>> Start Recorded data

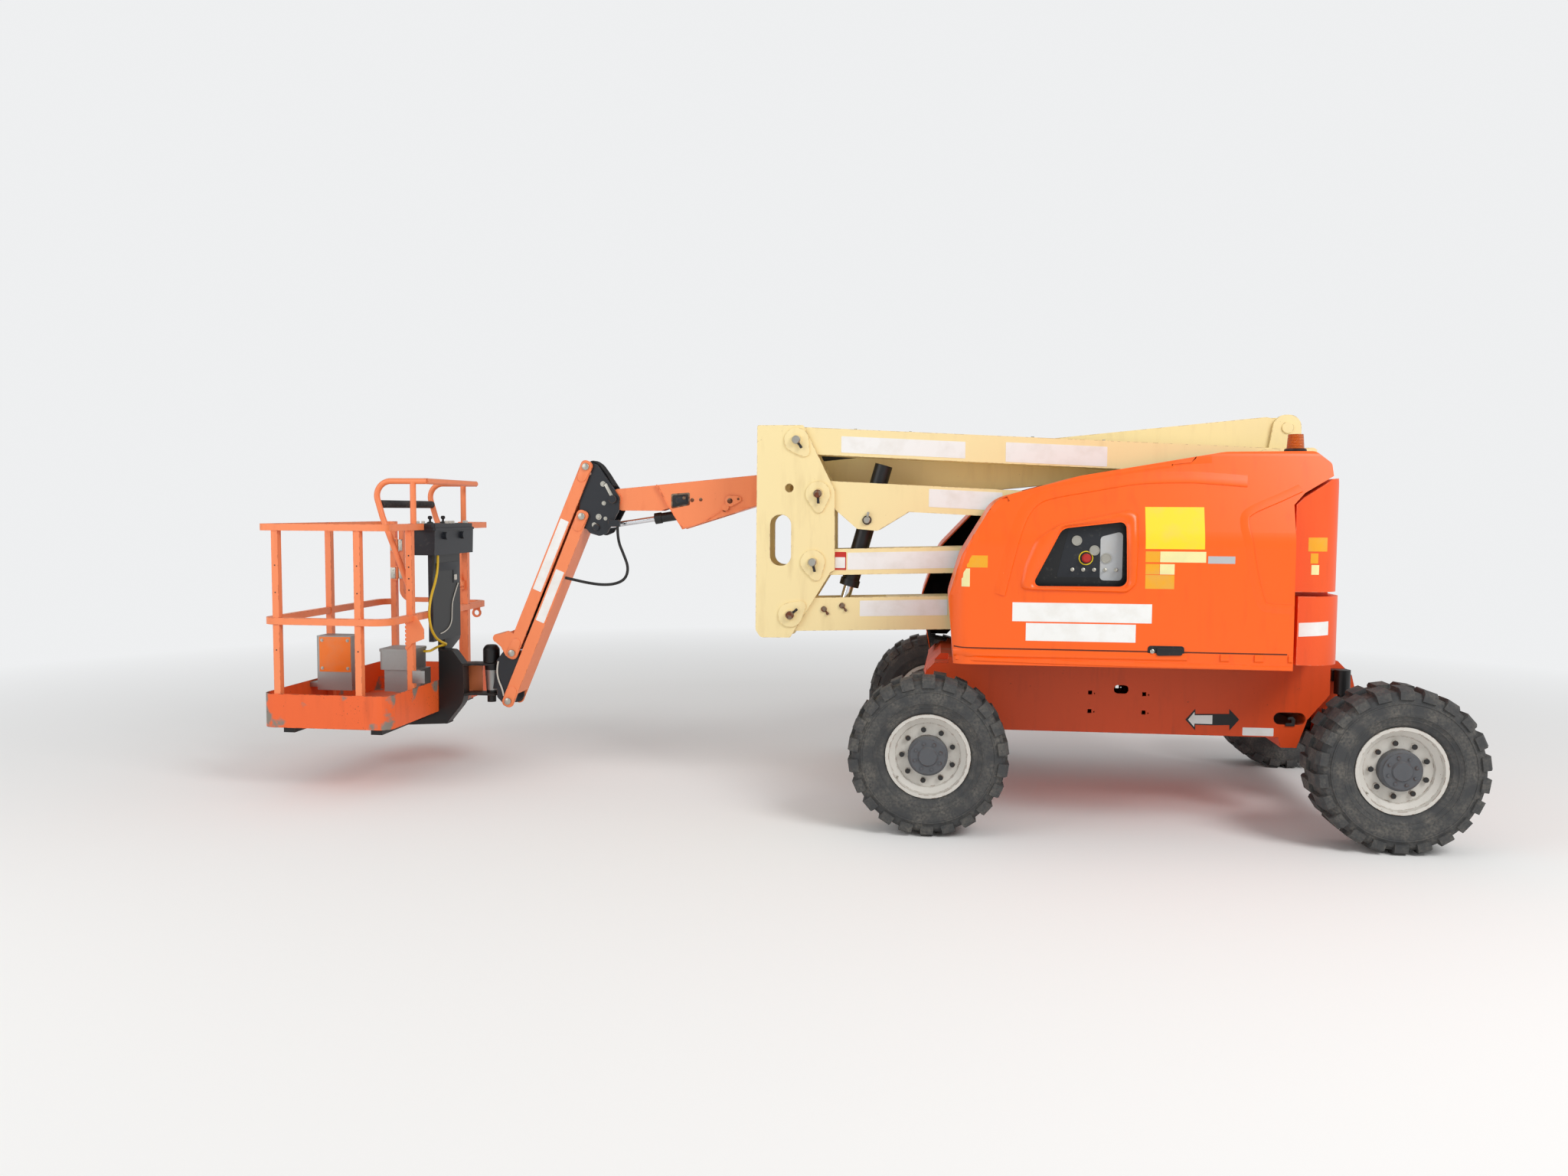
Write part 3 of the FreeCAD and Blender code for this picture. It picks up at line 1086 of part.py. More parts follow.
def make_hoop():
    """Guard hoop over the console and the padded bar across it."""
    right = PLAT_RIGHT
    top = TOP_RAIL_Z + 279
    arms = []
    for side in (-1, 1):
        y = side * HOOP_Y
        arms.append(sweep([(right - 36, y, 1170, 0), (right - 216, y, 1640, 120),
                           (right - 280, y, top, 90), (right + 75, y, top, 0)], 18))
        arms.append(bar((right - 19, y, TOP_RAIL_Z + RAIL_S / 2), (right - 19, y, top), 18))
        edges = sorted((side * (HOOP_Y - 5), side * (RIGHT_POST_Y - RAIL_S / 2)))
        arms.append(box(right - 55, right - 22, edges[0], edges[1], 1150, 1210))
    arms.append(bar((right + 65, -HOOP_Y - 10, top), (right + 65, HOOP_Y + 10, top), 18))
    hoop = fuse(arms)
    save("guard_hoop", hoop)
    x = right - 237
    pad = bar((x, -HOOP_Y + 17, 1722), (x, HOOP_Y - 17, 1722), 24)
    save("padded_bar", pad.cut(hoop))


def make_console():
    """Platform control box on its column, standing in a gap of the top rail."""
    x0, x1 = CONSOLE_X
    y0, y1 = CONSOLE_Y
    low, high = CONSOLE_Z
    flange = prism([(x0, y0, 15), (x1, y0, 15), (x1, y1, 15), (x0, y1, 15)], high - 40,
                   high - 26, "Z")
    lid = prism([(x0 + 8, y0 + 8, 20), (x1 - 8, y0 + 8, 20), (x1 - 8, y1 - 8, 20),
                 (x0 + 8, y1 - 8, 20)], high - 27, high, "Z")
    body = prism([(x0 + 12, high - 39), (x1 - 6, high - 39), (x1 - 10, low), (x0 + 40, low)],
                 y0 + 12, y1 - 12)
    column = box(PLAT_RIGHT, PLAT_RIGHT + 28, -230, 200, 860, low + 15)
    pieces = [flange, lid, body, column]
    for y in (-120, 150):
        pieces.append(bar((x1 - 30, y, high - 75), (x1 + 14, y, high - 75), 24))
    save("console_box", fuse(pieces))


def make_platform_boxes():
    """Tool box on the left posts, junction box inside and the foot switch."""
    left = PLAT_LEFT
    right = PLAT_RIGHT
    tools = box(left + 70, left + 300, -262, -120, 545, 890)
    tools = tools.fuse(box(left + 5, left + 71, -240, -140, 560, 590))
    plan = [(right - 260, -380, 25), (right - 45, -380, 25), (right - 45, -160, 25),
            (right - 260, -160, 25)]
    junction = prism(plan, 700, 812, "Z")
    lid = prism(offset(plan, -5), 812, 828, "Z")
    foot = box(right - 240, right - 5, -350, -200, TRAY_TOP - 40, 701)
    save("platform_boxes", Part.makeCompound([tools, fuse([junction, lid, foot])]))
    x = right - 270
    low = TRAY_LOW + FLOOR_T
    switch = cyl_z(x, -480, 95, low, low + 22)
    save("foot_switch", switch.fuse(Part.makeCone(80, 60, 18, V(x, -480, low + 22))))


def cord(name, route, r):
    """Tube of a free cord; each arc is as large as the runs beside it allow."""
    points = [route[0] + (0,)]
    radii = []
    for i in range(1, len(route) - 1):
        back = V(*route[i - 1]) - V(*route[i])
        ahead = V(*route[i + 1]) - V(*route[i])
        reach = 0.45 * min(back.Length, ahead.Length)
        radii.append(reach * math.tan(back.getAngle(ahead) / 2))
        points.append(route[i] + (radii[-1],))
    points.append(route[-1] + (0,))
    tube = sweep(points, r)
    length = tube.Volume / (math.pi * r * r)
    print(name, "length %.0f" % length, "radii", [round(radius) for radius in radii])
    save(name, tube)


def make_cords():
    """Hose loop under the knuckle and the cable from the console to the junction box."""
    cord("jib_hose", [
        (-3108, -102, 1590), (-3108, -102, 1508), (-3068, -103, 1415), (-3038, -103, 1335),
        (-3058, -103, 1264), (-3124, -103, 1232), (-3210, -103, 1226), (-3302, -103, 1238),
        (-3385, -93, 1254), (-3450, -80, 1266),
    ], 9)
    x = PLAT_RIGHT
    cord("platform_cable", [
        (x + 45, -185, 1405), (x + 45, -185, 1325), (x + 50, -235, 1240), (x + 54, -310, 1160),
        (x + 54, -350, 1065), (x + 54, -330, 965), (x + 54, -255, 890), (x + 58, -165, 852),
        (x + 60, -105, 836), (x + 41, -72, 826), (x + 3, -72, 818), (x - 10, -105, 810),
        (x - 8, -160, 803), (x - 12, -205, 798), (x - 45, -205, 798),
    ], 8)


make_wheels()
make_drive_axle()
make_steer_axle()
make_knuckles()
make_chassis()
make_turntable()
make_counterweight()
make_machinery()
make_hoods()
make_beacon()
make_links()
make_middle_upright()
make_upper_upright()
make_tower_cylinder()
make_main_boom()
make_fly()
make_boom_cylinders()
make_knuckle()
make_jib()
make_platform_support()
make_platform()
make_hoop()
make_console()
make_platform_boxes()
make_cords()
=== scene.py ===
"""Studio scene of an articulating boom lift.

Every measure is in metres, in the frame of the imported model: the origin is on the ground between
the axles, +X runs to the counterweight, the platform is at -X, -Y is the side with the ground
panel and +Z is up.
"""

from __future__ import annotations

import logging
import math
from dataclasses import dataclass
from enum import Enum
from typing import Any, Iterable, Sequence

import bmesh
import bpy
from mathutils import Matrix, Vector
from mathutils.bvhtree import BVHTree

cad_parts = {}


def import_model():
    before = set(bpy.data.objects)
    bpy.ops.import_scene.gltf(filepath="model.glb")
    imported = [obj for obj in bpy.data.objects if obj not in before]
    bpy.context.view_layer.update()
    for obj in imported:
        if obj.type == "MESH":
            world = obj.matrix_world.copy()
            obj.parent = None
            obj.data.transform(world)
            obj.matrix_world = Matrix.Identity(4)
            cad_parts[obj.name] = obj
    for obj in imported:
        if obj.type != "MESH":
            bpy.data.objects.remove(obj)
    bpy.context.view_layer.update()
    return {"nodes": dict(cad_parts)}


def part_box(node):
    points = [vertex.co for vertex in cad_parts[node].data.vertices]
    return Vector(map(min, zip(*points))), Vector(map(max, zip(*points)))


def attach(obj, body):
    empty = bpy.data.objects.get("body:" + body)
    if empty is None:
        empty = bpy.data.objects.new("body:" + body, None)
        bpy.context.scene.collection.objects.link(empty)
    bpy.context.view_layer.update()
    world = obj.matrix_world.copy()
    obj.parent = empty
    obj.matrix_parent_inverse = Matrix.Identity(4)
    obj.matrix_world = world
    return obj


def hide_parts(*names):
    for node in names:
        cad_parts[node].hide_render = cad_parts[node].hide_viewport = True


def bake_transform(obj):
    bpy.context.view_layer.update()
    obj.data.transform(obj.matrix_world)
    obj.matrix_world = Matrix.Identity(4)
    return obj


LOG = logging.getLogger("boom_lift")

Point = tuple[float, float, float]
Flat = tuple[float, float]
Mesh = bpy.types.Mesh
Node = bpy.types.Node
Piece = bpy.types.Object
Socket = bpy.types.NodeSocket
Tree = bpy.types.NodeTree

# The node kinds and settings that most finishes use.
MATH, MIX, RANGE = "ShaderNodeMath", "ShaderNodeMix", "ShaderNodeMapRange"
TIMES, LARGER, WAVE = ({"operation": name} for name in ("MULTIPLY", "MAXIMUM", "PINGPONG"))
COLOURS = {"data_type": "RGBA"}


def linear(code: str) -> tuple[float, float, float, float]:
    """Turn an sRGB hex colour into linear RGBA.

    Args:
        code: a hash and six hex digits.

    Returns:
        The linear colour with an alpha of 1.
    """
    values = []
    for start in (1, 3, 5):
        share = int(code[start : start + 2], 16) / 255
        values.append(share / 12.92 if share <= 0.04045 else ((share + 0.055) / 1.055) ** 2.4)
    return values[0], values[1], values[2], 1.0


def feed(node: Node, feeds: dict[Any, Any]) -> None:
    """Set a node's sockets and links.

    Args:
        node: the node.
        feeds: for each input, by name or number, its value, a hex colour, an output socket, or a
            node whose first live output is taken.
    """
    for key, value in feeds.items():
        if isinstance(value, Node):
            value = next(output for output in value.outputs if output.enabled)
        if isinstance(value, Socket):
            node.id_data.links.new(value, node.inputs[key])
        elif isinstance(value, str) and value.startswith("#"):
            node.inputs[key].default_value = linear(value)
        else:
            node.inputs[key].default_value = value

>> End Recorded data

Work to complete:
Return the exact lines from the line with "make_wheels()" to the line with "zip(*points))), Vector(map(max, zip(*points)))", inclusive of both, with nothing added.

Exercise answer:
make_wheels()
make_drive_axle()
make_steer_axle()
make_knuckles()
make_chassis()
make_turntable()
make_counterweight()
make_machinery()
make_hoods()
make_beacon()
make_links()
make_middle_upright()
make_upper_upright()
make_tower_cylinder()
make_main_boom()
make_fly()
make_boom_cylinders()
make_knuckle()
make_jib()
make_platform_support()
make_platform()
make_hoop()
make_console()
make_platform_boxes()
make_cords()
=== scene.py ===
"""Studio scene of an articulating boom lift.

Every measure is in metres, in the frame of the imported model: the origin is on the ground between
the axles, +X runs to the counterweight, the platform is at -X, -Y is the side with the ground
panel and +Z is up.
"""

from __future__ import annotations

import logging
import math
from dataclasses import dataclass
from enum import Enum
from typing import Any, Iterable, Sequence

import bmesh
import bpy
from mathutils import Matrix, Vector
from mathutils.bvhtree import BVHTree

cad_parts = {}


def import_model():
    before = set(bpy.data.objects)
    bpy.ops.import_scene.gltf(filepath="model.glb")
    imported = [obj for obj in bpy.data.objects if obj not in before]
    bpy.context.view_layer.update()
    for obj in imported:
        if obj.type == "MESH":
            world = obj.matrix_world.copy()
            obj.parent = None
            obj.data.transform(world)
            obj.matrix_world = Matrix.Identity(4)
            cad_parts[obj.name] = obj
    for obj in imported:
        if obj.type != "MESH":
            bpy.data.objects.remove(obj)
    bpy.context.view_layer.update()
    return {"nodes": dict(cad_parts)}


def part_box(node):
    points = [vertex.co for vertex in cad_parts[node].data.vertices]
    return Vector(map(min, zip(*points))), Vector(map(max, zip(*points)))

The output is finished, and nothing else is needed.